Problem: Squash is cooking unevenly This happens when your squash halves are different sizes or your oven has hot spots. Rotate the baking sheet 180 degrees halfway through each baking phase. If one half is cooking faster, move it to a cooler spot on the pan or cover that half loosely with foil.

Problem: The glaze is burning on the edges Your oven might run hot. Reduce temperature to 375°F and extend cooking time by 5-10 minutes. You can also tent foil loosely over the squash during the last 10 minutes if the top is browning too quickly while the center still needs more time.

Problem: The flesh is mushy and falling apart You’ve overcooked it. Butternut squash should be tender but still hold its shape. Start checking for doneness at 40 minutes total cooking time. The fork should slide in easily but the flesh shouldn’t collapse.

Problem: Honey glaze is sliding off instead of sticking Make sure you’re applying the first layer of glaze to hot squash (after the first bake) rather than before. The heat helps the glaze set and caramelize. Also, make sure your squash was completely dry before the first oil application.


Equipment Essentials

honey glazed squash
  • Large baking sheet (at least 13×18 inches)
  • Sharp chef’s knife (8-10 inch blade)
  • Sturdy cutting board (preferably with grip)
  • Large metal spoon for scooping seeds
  • Parchment paper or aluminum foil
  • Small mixing bowl for glaze
  • Pastry brush or silicone basting brush
  • Small skillet for toasting nuts
  • Oven mitts
  • Measuring cups and spoons

Shopping List by Store Section

Produce Section:

  • 1 butternut squash (2 pounds)
  • Fresh thyme (small bunch)
  • Fresh rosemary (small bunch)
  • Fresh sage leaves (small package)

Baking Aisle:

  • Honey (3 tablespoons needed)
  • Pecans, chopped (⅓ cup)
  • Ground cinnamon

Oils & Condiments:

  • Olive oil
  • Kosher salt
  • Black pepper

Dairy Section:

  • Unsalted butter

Success Secrets

1. Score Deep Enough: Don’t be timid with your crosshatch cuts. Going ½ inch deep creates pockets for the glaze to pool and caramelize. Shallow scoring means less flavor penetration and fewer crispy bits.

2. Use Room Temperature Honey: Cold honey doesn’t mix well and creates clumps in your glaze. Let it sit on the counter for 30 minutes before starting, or warm it gently for 10-15 seconds in the microwave.

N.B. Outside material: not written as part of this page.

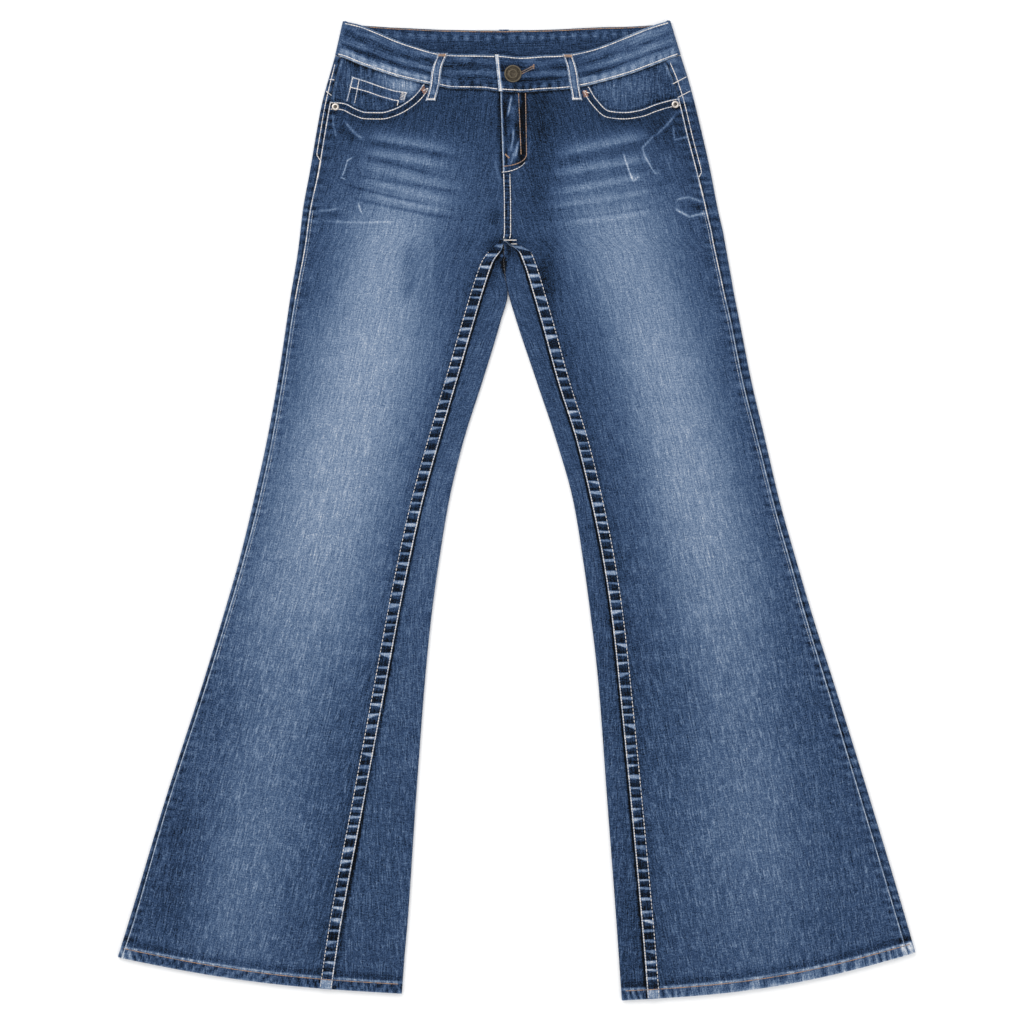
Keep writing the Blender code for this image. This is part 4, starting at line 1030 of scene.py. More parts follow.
def back_form(leg, x, y, facing):
    """Height and wear that the seams and the wash give the back's cloth, with shade painted beside
    the seams and at the crotch.
    """
    upper = ease(0.5 + 0.9 * facing)
    beside = (leg.front_outseam(y) - x) * leg.inward
    out_pucker = pucker(-y + 2.0, OUTSEAM_PITCH, leg.seed + 5)
    height = upper * (0.3 * out_pucker * peak(beside - 5.0, 6.0) - 0.35 * peak(beside, 1.3))
    by_outseam = peak(beside - 5.0, 8.0)
    wear_and_shade = washed(leg, x, y)
    # Beside the outseam the strip is painted dark, as the shadow of the front's edge.
    upper_wear_and_shade = wear_and_shade + 0.34 * out_pucker * by_outseam - 0.3 * peak(beside - 0.6, 1.5)

    below_crotch = ease((CROTCH_Y + 6.0 - y) / 12.0)
    from_in = (x - leg.inseam(y)) * leg.inward - INSEAM_HALF
    in_pucker = pucker(-y, INSEAM_PITCH, leg.seed + 6)
    height += upper * below_crotch * 0.15 * in_pucker * peak(from_in, 8.0)
    # A near-black line of painted shadow along the raised inseam's edge.
    upper_wear_and_shade -= below_crotch * (0.95 * peak(from_in - 0.7, 1.4) + 0.05 * peak(from_in, 9.0))
    upper_wear_and_shade += 0.05 * in_pucker * peak(from_in - 4.0, 8.0)
    upper_wear_and_shade += np.interp(y, STRIP_LEVELS, STRIP_SHADE[leg.side]) * ease(from_in + 7.0)
    # A dark slit of painted shadow where the two inner folds meet below the crotch, and the painted
    # shade of the crotch.
    slit_shadow = ease((y - 254.0) / 14.0) * ease((279.0 - y) / 4.0)
    upper_wear_and_shade += crotch_shade(x, y) - 0.8 * slit_shadow * peak(x - CENTRE_X, 0.8 + 2.2 * slit_shadow)
    upper_wear_and_shade += HIP_SIDE_PALER[leg.side] * ease((y - 442.0) / 12.0)

    # The seat and the backs of the thighs are paled below, where nobody sees them here.
    seat = np.exp(-((x - BACK_POCKETS[leg.side]["x"]) / 75.0) ** 2 - ((y - 330.0) / 120.0) ** 2)
    middle = mix(leg.edge(y), leg.inner(y), 0.5)
    thigh = peak(x - middle, 62.0) * ease((340.0 - y) / 200.0) * ease((y + 330.0) / 330.0)
    under_wear = 0.30 + 0.22 * seat + 0.34 * thigh + 0.06 * mottle(x, y, 31.0, leg.seed + 9)
    wear_and_shade = mix(under_wear, upper_wear_and_shade, upper)
    hem_height, hem_wear_and_shade = hem_form(leg, x, y)
    return height + upper * hem_height, wear_and_shade + hem_wear_and_shade


def back_cloth(name, leg, grid, along, node, flat, area):
    x, y, height, facing = grid
    relief, wear_and_shade = back_form(leg, x, y, facing)
    points = np.stack((x, y, height + relief), -1)
    grain = grain_grid(points, UNDER_MIDDLE, along[:, None])
    item = leg_cloth(name, leg, points[:, ::-1], wear_and_shade[:, ::-1], grain[:, ::-1], DENIM,
                     (denim, wrong_side))
    fasten(item, "denim", node, flat, area, "floor")


for leg in LEGS:
    back_cloth("yoke_" + leg.side, leg, wrap(leg, True, yoke_rows), -YOKE_DOWN * YOKE_LENGTH,
               "back_yoke_" + leg.side, (0.24, 0.065), 0.0085)
    grid = np.concatenate((wrap(leg, True, seat_rows), wrap(leg, False, leg_rows)), axis=1)
    along = np.concatenate((CROTCH_Y - mix(BACK_TOP_Y, HIP_END_Y, HIP_DOWN), CROTCH_Y - SEAT_DOWN,
                            LEG_LEVELS * LEG_LENGTH))
    back_cloth("back_" + leg.side, leg, grid, along, "back_panel_" + leg.side, (0.36, 1.02), 0.288)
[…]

3. Don’t Skip the Second Glaze: Applying glaze twice (before first bake and before second bake) builds layers of flavor and creates that gorgeous shiny, caramelized finish. The second application really makes this baked butternut squash recipe special.

4. Watch Your Pecans Closely: Nuts go from perfectly toasted to burnt in under 30 seconds. Stay at the stove, keep stirring, and remove them the moment you smell that toasty aroma.

5. Let It Rest: Those 5 minutes of resting time aren’t optional. The glaze sets slightly, the flesh firms up just enough for clean scooping, and the flavors meld beautifully. Cutting immediately makes everything slide around and look messy on the plate.